[Begin]

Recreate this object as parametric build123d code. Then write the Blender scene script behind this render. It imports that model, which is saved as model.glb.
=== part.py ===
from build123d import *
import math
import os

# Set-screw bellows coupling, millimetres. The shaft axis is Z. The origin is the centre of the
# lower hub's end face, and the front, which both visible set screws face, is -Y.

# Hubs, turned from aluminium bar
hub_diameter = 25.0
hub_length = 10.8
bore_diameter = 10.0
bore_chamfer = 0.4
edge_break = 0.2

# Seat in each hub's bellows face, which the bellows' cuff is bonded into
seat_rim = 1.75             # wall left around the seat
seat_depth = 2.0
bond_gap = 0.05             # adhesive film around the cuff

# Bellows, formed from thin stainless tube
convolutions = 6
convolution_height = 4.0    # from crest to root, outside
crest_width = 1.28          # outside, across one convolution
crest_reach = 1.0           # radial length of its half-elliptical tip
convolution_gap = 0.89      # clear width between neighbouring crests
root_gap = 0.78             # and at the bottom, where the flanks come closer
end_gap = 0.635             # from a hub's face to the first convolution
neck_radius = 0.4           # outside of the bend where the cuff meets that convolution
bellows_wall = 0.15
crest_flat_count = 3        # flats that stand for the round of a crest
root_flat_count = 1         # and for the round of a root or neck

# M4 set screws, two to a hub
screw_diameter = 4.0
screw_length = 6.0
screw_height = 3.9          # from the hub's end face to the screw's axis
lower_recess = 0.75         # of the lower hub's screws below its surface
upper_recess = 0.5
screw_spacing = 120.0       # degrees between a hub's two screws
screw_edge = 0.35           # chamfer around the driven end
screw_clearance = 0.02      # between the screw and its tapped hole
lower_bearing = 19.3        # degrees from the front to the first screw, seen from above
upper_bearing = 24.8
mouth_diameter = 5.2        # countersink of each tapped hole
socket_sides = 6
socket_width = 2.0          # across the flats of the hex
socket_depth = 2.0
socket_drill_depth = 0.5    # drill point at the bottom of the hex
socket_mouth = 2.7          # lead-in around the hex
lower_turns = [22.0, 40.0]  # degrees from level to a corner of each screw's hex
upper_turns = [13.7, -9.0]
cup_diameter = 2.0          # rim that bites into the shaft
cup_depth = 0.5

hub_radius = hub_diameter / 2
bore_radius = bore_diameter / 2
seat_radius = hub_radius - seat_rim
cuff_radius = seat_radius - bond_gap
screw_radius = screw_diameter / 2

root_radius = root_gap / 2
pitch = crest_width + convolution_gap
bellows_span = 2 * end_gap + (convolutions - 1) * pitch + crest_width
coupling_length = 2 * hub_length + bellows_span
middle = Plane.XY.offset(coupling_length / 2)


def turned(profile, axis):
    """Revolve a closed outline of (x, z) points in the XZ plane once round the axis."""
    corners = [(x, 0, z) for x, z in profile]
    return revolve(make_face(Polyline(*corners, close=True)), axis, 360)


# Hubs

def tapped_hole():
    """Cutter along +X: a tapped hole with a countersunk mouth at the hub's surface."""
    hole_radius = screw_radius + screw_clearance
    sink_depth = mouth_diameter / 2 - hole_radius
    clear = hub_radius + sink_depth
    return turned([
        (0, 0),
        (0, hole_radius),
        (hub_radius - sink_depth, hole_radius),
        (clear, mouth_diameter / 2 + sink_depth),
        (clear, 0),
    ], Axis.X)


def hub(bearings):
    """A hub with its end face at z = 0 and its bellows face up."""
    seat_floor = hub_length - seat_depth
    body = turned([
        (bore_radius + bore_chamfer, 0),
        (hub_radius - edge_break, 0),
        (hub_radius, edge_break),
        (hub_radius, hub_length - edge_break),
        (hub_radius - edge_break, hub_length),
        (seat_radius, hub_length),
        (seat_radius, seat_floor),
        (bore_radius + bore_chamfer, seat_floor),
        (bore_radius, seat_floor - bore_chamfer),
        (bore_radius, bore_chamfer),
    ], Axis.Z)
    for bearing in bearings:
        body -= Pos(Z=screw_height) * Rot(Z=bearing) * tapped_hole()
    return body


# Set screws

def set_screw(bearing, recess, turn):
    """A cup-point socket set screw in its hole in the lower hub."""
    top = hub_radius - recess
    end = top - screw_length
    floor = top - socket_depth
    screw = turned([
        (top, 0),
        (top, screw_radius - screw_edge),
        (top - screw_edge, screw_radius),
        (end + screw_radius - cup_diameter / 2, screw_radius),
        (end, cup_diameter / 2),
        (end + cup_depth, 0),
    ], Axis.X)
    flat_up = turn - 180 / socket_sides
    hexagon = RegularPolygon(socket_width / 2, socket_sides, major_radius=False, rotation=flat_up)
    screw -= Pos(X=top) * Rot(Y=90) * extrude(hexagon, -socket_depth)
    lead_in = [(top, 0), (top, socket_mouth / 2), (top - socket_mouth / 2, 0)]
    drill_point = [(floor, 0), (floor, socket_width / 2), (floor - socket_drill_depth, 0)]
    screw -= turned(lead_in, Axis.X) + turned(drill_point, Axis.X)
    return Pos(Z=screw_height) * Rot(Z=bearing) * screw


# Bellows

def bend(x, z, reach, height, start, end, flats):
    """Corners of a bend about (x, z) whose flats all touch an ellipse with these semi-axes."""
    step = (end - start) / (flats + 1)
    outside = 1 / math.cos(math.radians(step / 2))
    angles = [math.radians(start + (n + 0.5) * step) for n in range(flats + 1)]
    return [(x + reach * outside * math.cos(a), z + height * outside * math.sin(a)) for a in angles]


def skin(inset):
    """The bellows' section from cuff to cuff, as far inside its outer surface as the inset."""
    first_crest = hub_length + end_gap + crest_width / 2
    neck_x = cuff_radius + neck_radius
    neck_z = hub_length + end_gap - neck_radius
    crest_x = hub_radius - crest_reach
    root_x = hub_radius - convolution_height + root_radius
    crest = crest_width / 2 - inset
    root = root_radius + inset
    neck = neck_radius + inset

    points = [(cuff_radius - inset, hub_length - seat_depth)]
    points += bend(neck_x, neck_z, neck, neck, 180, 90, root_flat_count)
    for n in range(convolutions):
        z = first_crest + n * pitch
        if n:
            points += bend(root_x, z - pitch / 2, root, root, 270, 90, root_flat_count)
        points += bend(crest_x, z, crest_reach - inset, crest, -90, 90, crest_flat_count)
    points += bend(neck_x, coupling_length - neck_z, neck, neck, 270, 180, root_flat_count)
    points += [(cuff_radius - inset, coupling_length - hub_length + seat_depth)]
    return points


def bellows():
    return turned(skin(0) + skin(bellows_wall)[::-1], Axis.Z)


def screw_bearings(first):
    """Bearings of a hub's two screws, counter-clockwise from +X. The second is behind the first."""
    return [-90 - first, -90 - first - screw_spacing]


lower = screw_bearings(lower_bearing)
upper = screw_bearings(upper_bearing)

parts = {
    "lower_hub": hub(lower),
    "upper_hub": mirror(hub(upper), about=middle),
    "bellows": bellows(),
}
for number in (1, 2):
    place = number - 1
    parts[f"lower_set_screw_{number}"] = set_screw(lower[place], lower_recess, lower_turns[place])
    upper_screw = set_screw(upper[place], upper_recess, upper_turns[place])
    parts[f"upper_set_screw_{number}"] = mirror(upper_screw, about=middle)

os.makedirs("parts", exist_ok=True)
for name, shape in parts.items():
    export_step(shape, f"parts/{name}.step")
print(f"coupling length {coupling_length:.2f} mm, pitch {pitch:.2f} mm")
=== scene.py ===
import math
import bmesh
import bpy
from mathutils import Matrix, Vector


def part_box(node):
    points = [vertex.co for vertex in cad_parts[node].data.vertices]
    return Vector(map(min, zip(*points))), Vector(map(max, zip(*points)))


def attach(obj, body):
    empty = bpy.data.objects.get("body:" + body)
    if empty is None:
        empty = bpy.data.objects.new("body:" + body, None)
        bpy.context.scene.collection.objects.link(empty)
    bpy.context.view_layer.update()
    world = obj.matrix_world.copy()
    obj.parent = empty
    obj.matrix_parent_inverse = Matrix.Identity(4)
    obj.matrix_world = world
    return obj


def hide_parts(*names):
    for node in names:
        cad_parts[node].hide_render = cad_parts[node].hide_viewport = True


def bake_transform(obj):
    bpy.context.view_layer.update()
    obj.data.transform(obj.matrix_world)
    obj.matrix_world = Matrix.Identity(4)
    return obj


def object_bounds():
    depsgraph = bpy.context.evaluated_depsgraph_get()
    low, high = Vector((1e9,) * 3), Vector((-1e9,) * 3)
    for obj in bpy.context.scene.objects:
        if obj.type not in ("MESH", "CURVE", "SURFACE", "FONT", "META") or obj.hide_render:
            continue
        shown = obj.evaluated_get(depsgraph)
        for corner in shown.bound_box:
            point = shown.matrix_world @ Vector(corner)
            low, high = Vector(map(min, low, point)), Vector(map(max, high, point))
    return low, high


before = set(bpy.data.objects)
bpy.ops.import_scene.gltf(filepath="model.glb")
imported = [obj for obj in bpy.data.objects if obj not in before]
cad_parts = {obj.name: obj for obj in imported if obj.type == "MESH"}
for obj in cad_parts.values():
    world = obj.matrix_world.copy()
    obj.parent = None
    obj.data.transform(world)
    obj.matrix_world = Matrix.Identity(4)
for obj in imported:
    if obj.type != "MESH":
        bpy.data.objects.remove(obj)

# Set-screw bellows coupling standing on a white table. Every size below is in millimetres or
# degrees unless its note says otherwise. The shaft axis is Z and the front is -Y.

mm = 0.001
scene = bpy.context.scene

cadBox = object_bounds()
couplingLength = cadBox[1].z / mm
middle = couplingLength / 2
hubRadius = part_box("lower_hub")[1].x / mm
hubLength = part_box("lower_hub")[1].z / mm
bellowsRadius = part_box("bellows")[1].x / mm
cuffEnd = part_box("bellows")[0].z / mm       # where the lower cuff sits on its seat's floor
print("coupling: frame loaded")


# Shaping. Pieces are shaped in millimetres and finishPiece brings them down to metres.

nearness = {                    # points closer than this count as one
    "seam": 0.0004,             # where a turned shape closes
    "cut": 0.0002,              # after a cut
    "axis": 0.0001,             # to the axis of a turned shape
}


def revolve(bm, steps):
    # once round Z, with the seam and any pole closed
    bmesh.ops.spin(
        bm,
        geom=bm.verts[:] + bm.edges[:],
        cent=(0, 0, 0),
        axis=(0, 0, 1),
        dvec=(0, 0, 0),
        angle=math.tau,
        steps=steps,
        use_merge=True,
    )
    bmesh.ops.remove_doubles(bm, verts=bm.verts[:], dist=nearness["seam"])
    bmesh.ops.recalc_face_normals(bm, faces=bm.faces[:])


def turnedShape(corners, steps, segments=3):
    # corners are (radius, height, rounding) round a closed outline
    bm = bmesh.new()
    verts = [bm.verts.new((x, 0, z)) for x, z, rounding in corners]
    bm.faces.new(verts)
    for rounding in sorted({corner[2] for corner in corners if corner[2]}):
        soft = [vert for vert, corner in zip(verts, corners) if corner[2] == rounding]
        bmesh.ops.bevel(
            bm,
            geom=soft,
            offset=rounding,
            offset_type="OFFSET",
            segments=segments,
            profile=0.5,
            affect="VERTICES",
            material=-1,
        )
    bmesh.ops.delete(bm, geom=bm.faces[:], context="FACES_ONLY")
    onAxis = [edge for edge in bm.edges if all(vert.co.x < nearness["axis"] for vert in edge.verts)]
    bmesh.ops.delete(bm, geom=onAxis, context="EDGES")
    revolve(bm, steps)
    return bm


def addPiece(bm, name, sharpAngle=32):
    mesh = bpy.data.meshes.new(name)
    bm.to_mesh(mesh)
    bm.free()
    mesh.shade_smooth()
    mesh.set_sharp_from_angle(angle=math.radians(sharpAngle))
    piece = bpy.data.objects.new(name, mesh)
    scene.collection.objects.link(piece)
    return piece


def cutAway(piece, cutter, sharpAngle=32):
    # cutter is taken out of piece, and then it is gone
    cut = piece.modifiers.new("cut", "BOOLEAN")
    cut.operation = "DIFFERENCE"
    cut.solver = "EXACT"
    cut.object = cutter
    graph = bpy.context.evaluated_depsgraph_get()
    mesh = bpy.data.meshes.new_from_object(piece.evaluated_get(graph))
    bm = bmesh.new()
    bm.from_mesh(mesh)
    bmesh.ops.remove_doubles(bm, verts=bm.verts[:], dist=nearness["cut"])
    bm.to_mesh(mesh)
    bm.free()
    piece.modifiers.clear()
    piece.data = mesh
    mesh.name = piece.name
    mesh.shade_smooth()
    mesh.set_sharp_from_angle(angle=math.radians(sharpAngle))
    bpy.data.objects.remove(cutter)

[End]

▸ **TASK INSTRUCTIONS**
Begin with the line containing "lower = screw_bearings(lower_bearing)", end with the line containing "shown = obj.evaluated_get(depsgraph)", and transcribe exactly every line in that span, with nothing added.

▸ **TASK RESULT**
lower = screw_bearings(lower_bearing)
upper = screw_bearings(upper_bearing)

parts = {
    "lower_hub": hub(lower),
    "upper_hub": mirror(hub(upper), about=middle),
    "bellows": bellows(),
}
for number in (1, 2):
    place = number - 1
    parts[f"lower_set_screw_{number}"] = set_screw(lower[place], lower_recess, lower_turns[place])
    upper_screw = set_screw(upper[place], upper_recess, upper_turns[place])
    parts[f"upper_set_screw_{number}"] = mirror(upper_screw, about=middle)

os.makedirs("parts", exist_ok=True)
for name, shape in parts.items():
    export_step(shape, f"parts/{name}.step")
print(f"coupling length {coupling_length:.2f} mm, pitch {pitch:.2f} mm")
=== scene.py ===
import math
import bmesh
import bpy
from mathutils import Matrix, Vector


def part_box(node):
    points = [vertex.co for vertex in cad_parts[node].data.vertices]
    return Vector(map(min, zip(*points))), Vector(map(max, zip(*points)))


def attach(obj, body):
    empty = bpy.data.objects.get("body:" + body)
    if empty is None:
        empty = bpy.data.objects.new("body:" + body, None)
        bpy.context.scene.collection.objects.link(empty)
    bpy.context.view_layer.update()
    world = obj.matrix_world.copy()
    obj.parent = empty
    obj.matrix_parent_inverse = Matrix.Identity(4)
    obj.matrix_world = world
    return obj


def hide_parts(*names):
    for node in names:
        cad_parts[node].hide_render = cad_parts[node].hide_viewport = True


def bake_transform(obj):
    bpy.context.view_layer.update()
    obj.data.transform(obj.matrix_world)
    obj.matrix_world = Matrix.Identity(4)
    return obj


def object_bounds():
    depsgraph = bpy.context.evaluated_depsgraph_get()
    low, high = Vector((1e9,) * 3), Vector((-1e9,) * 3)
    for obj in bpy.context.scene.objects:
        if obj.type not in ("MESH", "CURVE", "SURFACE", "FONT", "META") or obj.hide_render:
            continue
        shown = obj.evaluated_get(depsgraph)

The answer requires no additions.